**SOURCE MATERIAL**
(begin)

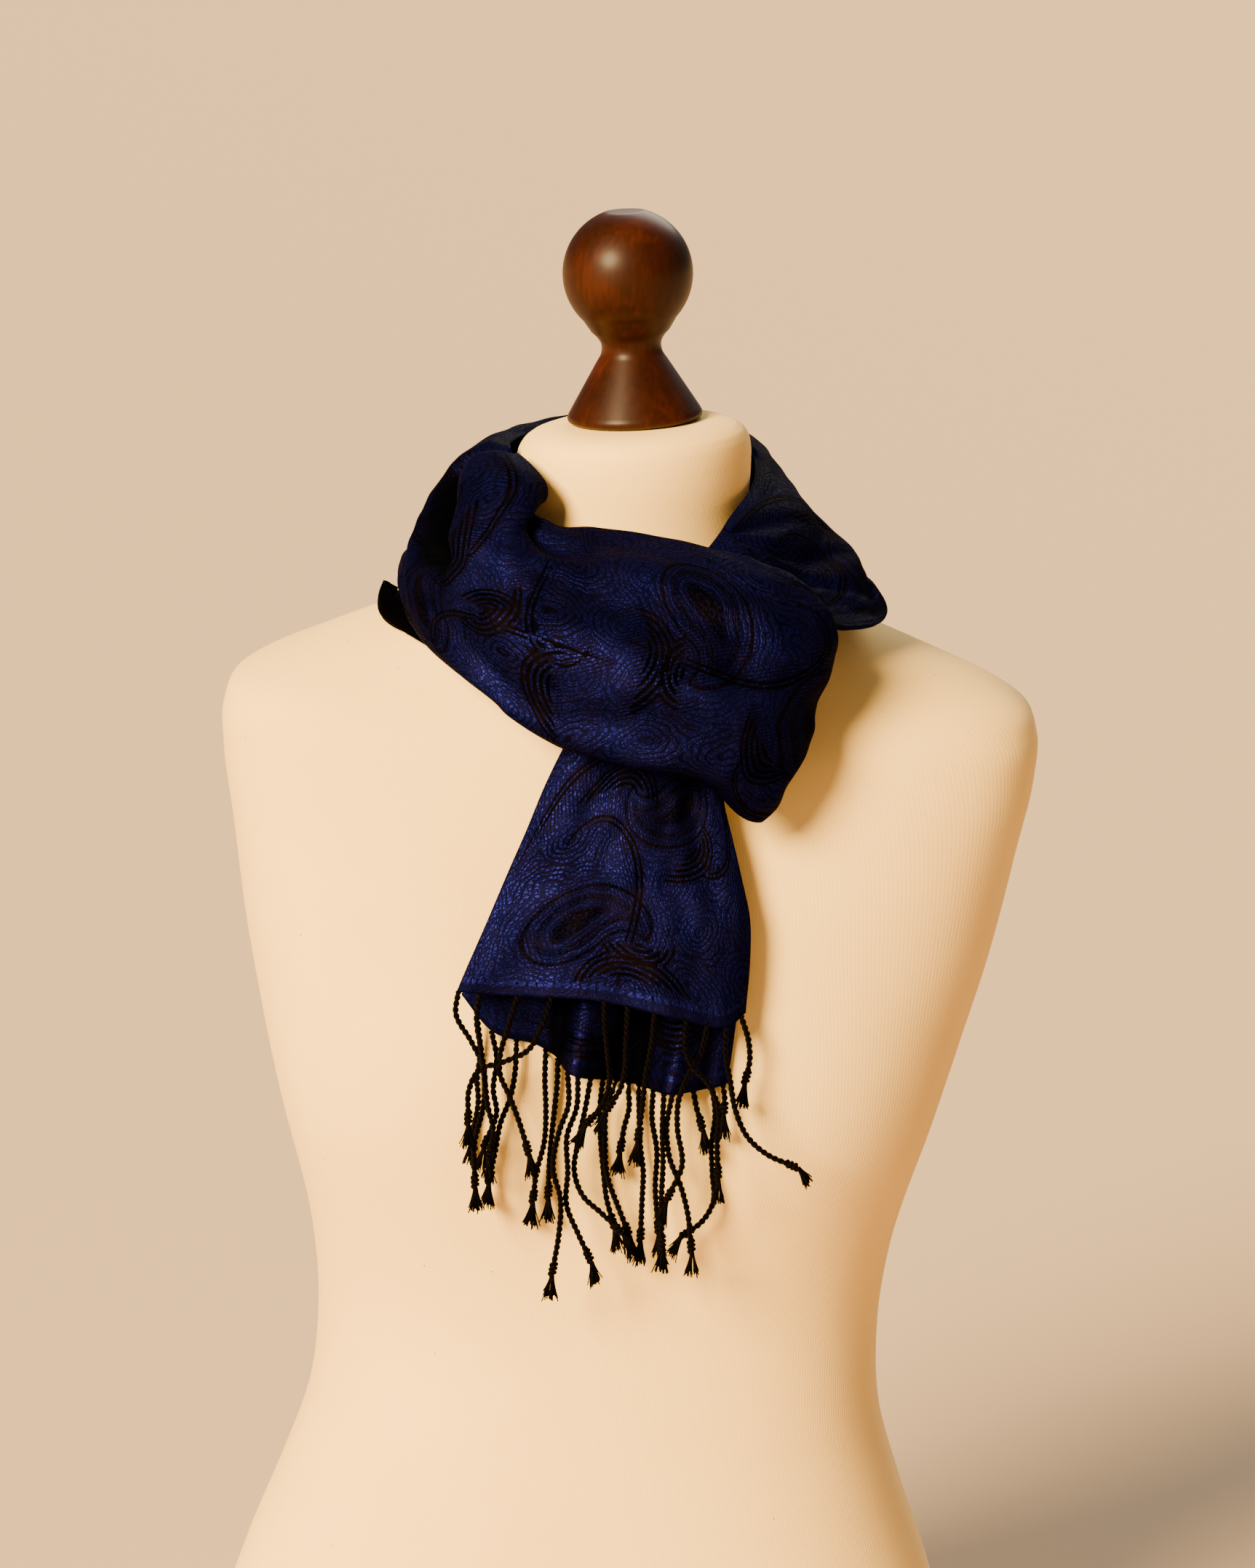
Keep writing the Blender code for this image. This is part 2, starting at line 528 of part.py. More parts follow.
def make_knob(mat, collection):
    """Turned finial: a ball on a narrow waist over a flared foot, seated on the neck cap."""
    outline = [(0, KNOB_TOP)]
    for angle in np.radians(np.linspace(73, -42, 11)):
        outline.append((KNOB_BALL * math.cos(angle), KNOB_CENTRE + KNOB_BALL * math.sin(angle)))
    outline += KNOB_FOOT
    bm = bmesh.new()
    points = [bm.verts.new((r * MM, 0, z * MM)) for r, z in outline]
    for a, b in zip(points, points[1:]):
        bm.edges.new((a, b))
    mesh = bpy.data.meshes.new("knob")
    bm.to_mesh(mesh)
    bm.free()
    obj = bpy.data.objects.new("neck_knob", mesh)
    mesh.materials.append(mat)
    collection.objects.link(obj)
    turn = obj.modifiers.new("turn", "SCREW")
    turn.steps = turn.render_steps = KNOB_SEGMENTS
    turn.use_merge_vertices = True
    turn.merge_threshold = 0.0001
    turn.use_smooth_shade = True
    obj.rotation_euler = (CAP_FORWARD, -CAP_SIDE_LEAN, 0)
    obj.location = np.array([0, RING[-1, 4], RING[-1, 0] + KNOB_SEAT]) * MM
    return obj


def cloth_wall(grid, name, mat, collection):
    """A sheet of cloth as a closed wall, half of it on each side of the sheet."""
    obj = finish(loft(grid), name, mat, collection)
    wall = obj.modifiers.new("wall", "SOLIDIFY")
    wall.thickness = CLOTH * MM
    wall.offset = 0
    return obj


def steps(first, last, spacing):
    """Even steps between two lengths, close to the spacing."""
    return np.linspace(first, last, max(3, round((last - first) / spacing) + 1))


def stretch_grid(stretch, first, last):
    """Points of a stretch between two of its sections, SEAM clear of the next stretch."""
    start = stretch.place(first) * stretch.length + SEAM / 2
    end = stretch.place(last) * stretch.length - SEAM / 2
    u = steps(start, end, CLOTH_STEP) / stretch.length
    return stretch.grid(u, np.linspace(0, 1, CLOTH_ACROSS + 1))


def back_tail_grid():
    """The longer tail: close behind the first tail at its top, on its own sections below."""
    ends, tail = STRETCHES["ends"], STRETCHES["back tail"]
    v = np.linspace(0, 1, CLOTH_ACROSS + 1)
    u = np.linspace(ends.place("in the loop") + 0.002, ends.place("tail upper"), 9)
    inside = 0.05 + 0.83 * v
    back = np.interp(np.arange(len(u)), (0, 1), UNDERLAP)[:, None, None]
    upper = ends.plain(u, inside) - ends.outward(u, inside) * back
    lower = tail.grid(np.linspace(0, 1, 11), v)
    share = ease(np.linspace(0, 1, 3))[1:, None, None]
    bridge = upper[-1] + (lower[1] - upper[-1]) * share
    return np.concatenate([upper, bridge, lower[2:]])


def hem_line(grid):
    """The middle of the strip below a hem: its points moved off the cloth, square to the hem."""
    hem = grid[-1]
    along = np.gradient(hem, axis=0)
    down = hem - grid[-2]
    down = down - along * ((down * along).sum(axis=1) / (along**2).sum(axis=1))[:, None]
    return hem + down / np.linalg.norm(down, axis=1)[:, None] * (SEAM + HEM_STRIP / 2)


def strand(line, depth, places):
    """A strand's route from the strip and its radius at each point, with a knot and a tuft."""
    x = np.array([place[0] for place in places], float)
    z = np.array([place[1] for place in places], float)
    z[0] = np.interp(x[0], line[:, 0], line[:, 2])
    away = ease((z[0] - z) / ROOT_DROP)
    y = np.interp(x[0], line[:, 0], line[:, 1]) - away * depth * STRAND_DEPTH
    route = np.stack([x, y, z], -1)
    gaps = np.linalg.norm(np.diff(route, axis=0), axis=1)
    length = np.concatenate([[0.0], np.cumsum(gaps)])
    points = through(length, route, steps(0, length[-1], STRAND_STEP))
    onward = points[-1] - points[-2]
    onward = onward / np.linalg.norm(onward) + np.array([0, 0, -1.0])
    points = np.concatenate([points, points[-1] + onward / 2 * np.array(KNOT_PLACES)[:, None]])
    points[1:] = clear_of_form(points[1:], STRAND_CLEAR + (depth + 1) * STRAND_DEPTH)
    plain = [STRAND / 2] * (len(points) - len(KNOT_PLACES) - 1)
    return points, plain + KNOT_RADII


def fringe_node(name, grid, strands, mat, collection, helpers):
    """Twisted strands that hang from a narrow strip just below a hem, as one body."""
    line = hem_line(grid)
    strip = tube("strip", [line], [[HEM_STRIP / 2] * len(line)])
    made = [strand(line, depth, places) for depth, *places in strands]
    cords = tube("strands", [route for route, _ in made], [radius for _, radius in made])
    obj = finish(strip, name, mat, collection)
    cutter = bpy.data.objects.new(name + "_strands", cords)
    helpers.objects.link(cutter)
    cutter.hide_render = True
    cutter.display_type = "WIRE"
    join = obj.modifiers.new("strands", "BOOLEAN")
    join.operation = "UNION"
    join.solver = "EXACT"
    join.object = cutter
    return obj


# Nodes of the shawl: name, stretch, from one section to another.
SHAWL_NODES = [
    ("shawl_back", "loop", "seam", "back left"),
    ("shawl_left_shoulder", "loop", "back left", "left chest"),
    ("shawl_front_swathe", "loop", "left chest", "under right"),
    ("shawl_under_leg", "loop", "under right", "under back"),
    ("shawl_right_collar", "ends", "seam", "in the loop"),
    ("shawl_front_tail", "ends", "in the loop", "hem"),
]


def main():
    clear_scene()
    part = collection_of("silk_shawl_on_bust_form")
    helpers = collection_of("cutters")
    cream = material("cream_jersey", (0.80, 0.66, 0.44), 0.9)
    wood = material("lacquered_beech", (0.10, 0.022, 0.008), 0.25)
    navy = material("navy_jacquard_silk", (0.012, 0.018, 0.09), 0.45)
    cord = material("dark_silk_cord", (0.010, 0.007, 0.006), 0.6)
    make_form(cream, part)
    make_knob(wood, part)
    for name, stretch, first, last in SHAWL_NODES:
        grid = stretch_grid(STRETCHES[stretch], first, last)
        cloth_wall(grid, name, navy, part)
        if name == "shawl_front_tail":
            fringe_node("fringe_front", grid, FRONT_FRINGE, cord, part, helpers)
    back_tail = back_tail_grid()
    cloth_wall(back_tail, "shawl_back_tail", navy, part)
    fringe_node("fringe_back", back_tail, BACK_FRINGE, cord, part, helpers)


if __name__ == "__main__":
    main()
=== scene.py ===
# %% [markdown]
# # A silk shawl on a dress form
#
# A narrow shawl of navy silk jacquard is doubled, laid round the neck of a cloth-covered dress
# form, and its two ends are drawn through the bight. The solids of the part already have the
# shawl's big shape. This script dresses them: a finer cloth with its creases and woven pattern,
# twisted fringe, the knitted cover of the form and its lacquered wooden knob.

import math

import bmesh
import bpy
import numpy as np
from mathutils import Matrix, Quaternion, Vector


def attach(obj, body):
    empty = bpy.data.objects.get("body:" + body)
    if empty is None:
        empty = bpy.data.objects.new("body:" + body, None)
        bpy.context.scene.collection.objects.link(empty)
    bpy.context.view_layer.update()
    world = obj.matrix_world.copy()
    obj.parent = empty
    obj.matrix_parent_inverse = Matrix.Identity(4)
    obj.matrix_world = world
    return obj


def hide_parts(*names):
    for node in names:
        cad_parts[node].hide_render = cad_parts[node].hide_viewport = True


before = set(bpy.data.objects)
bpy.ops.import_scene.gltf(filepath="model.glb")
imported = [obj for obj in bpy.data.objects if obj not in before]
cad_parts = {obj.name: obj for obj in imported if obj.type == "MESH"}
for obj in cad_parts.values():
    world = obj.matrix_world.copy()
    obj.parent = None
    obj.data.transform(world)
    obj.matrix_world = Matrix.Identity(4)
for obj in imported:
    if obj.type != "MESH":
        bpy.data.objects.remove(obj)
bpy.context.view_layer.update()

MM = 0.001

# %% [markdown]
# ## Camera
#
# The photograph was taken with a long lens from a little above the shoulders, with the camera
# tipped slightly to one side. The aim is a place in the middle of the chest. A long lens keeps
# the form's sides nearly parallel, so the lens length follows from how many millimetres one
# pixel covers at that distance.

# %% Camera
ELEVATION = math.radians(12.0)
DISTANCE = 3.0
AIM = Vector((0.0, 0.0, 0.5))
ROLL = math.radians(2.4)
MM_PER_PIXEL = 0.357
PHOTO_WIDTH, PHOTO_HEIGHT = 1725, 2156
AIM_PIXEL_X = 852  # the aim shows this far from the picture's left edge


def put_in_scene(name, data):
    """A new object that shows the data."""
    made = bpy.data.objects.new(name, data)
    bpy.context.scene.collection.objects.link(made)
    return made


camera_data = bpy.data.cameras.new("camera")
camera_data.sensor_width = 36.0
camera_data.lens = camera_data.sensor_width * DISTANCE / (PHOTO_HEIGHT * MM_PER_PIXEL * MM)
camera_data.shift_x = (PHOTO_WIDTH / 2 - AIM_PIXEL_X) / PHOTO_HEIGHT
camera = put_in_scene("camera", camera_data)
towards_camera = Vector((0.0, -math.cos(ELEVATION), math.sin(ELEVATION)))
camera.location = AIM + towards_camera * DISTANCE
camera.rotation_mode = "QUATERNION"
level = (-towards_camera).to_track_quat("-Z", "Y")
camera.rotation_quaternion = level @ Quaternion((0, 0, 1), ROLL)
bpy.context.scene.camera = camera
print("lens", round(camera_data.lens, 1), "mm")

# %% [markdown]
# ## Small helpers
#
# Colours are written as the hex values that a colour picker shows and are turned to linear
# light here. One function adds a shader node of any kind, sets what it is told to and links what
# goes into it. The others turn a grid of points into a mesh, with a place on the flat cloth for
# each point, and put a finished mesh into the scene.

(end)

**TASK GOAL**
Give back the listing exactly, please, from its first line to the line containing "return stretch.grid(u, np.linspace(0, 1, CLOTH_ACROSS", inclusive, and nothing past that line.

**REPLY TO THE TASK**
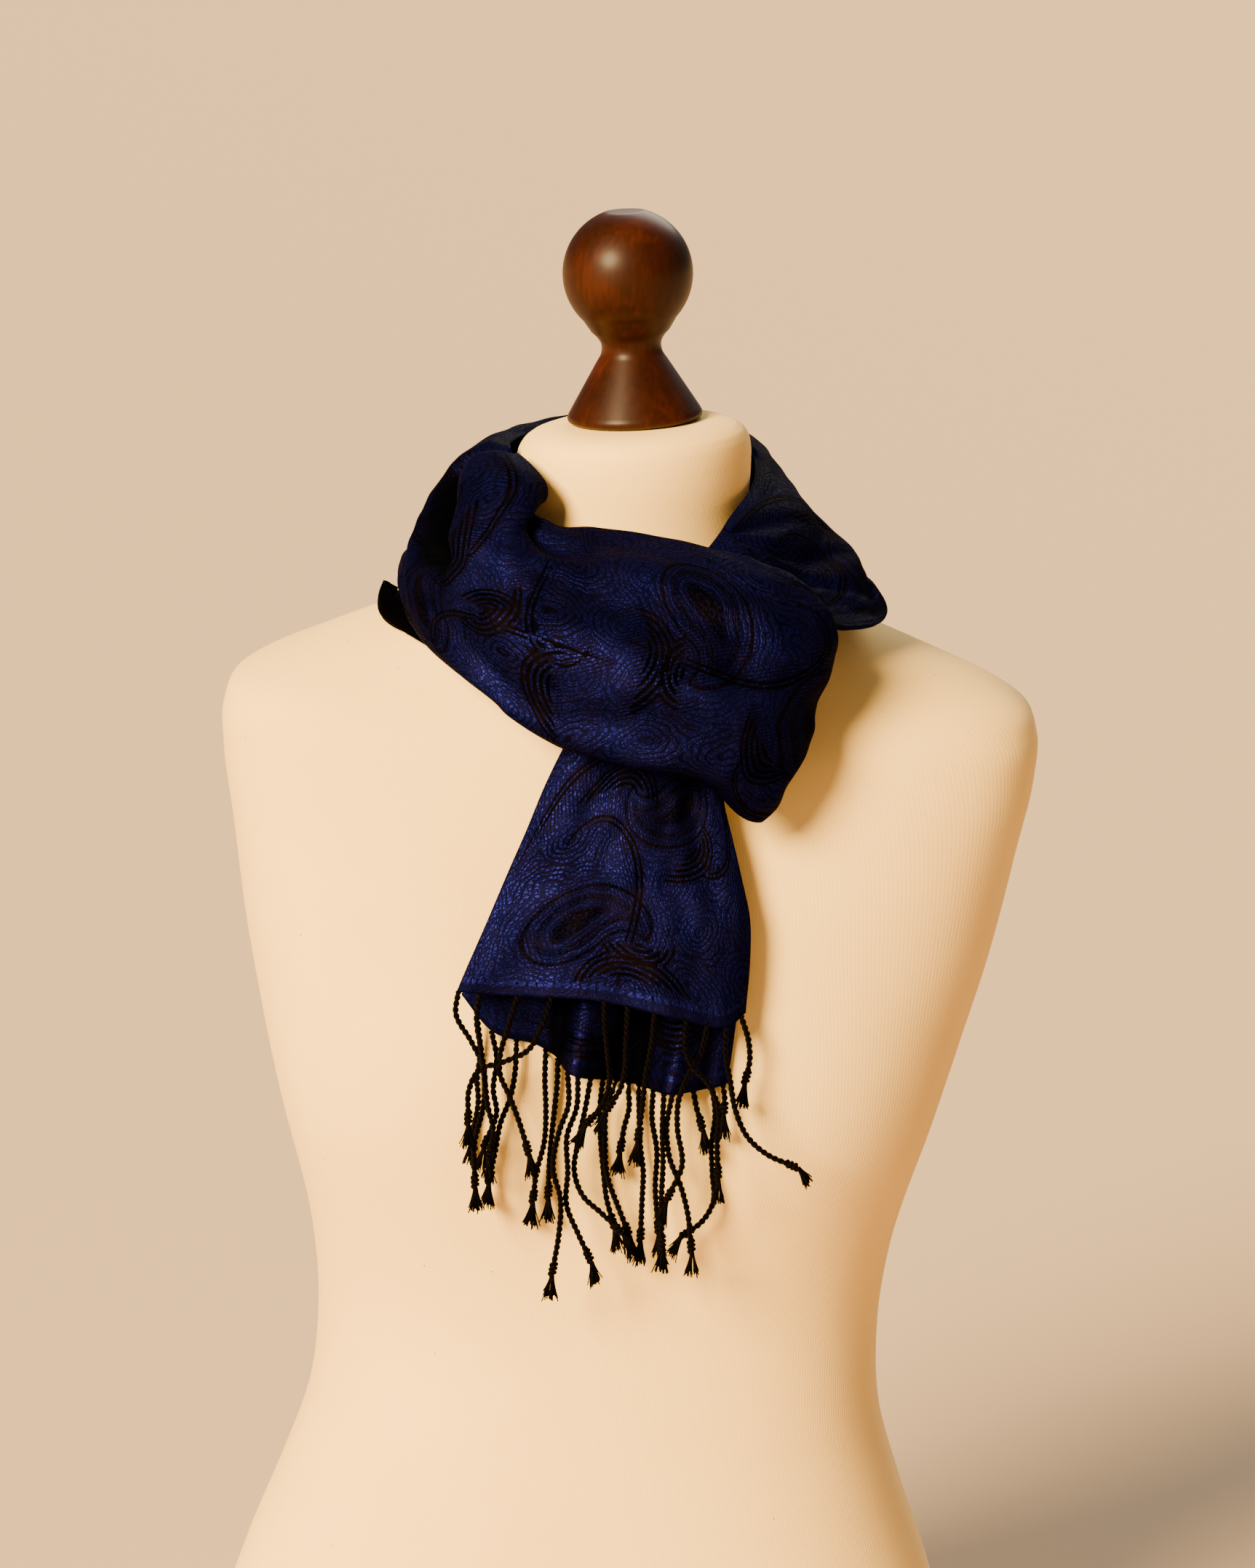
Keep writing the Blender code for this image. This is part 2, starting at line 528 of part.py. More parts follow.
def make_knob(mat, collection):
    """Turned finial: a ball on a narrow waist over a flared foot, seated on the neck cap."""
    outline = [(0, KNOB_TOP)]
    for angle in np.radians(np.linspace(73, -42, 11)):
        outline.append((KNOB_BALL * math.cos(angle), KNOB_CENTRE + KNOB_BALL * math.sin(angle)))
    outline += KNOB_FOOT
    bm = bmesh.new()
    points = [bm.verts.new((r * MM, 0, z * MM)) for r, z in outline]
    for a, b in zip(points, points[1:]):
        bm.edges.new((a, b))
    mesh = bpy.data.meshes.new("knob")
    bm.to_mesh(mesh)
    bm.free()
    obj = bpy.data.objects.new("neck_knob", mesh)
    mesh.materials.append(mat)
    collection.objects.link(obj)
    turn = obj.modifiers.new("turn", "SCREW")
    turn.steps = turn.render_steps = KNOB_SEGMENTS
    turn.use_merge_vertices = True
    turn.merge_threshold = 0.0001
    turn.use_smooth_shade = True
    obj.rotation_euler = (CAP_FORWARD, -CAP_SIDE_LEAN, 0)
    obj.location = np.array([0, RING[-1, 4], RING[-1, 0] + KNOB_SEAT]) * MM
    return obj


def cloth_wall(grid, name, mat, collection):
    """A sheet of cloth as a closed wall, half of it on each side of the sheet."""
    obj = finish(loft(grid), name, mat, collection)
    wall = obj.modifiers.new("wall", "SOLIDIFY")
    wall.thickness = CLOTH * MM
    wall.offset = 0
    return obj


def steps(first, last, spacing):
    """Even steps between two lengths, close to the spacing."""
    return np.linspace(first, last, max(3, round((last - first) / spacing) + 1))


def stretch_grid(stretch, first, last):
    """Points of a stretch between two of its sections, SEAM clear of the next stretch."""
    start = stretch.place(first) * stretch.length + SEAM / 2
    end = stretch.place(last) * stretch.length - SEAM / 2
    u = steps(start, end, CLOTH_STEP) / stretch.length
    return stretch.grid(u, np.linspace(0, 1, CLOTH_ACROSS + 1))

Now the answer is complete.